Every football team thinks that they are one player away from the Super Bowl. Usually a running back or QB. Baseball teams think that one more slugger or starting pitcher will put them over the top. But if you look at the rosters of the winning Super Bowl teams, you’ll see a lot more journeymen than Montanas and Elways. Indeed, how many players can you name on the NFC champion Seattle Seahawks? The White Sox won the World Series in 2005, not the Yankees or Red Sox.
And yet, twenty NBA teams expressed interest in Ron Artest who has lost the better part of the last two seasons because of bad behavior. Talented? Absolutely. But is he worth that much trouble? I don’t think so. How about Terrell Owens? A very talented bad boy. Do you think that some team (Denver is rumored) will swallow their common sense and sign him to a big contract? Of course they will. Because the myth of the superstar is still in vogue.
You want people to perform like stars without starting to think of themselves as a star. Letting someone act like a “star” within your company will lead to trouble. Stars often feel that they play by different rules than everyone else. They don’t have to come to meetings. They don’t have to be at their desk in the morning with the mortals. They may not even have to be nice to normal people. Stars often threaten to go “free agent” to get an even better deal. Along the way, they cause hard feelings among the rest of your team. Like the general manager of a sports team, it’s tempting to think that one sales person, one editor, one engineer can change the future of your company. But the truth is that those people are extremely rare.

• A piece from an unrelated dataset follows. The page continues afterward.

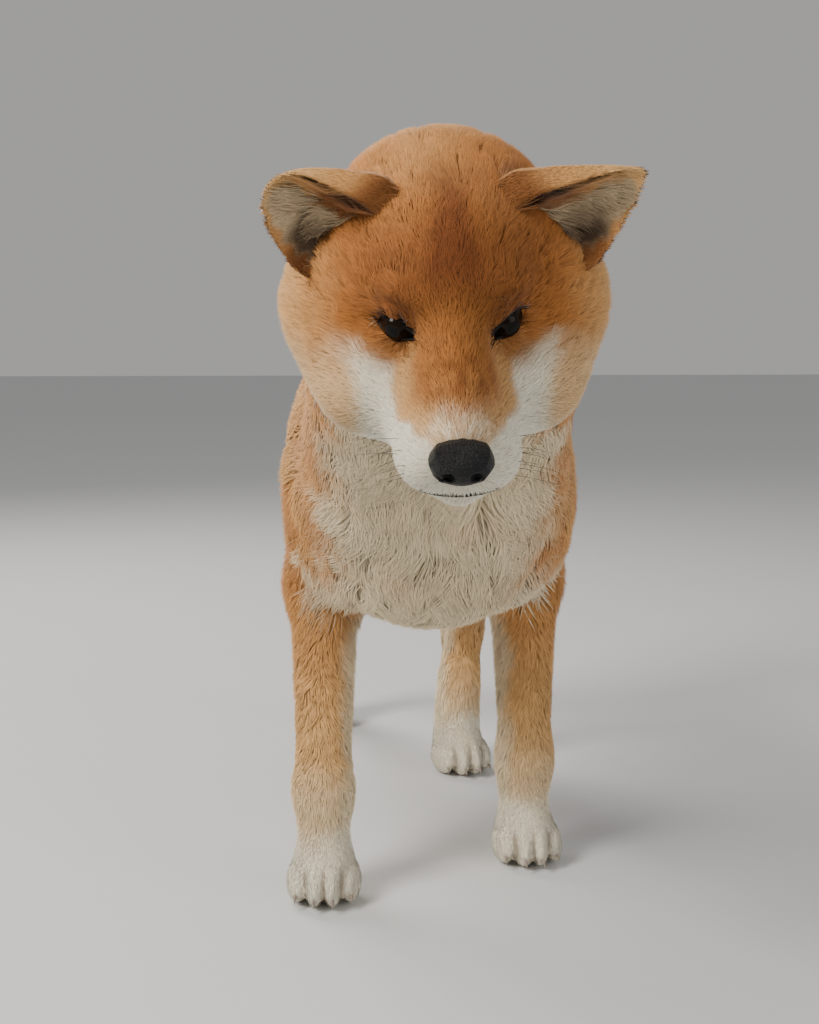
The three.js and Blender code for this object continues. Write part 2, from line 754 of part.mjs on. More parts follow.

The true heart of your business is it’s middle– the middle managers and the middle 60 percent of your employees. It has always been true that armies are really run by the sergeants. The same is true for your business. The managers, directors, and maybe VPs, are the ones who really run your business. You need to make sure that you have the best people you can in these jobs and make them all feel like star without letting them become prima donnas.
The other middle is the middle 60% of your employee base. They are the heart of your business. They show up every day. They want to do a good job. They just need to be managed well and to feel appreciated. You will have your stars. They’re great and they’ll always be great. But their efforts are often counterbalanced by your bottom performers. While you are worried about your stars and your slackers, it’s the middle group that does the work every day. Take some time to think about how you create a great work environment for those folks. How do you get them to give you their best efforts and stay in their jobs at your company for a long time?
It’s not your superstars that will take your company to the top. It’s the heart of your team.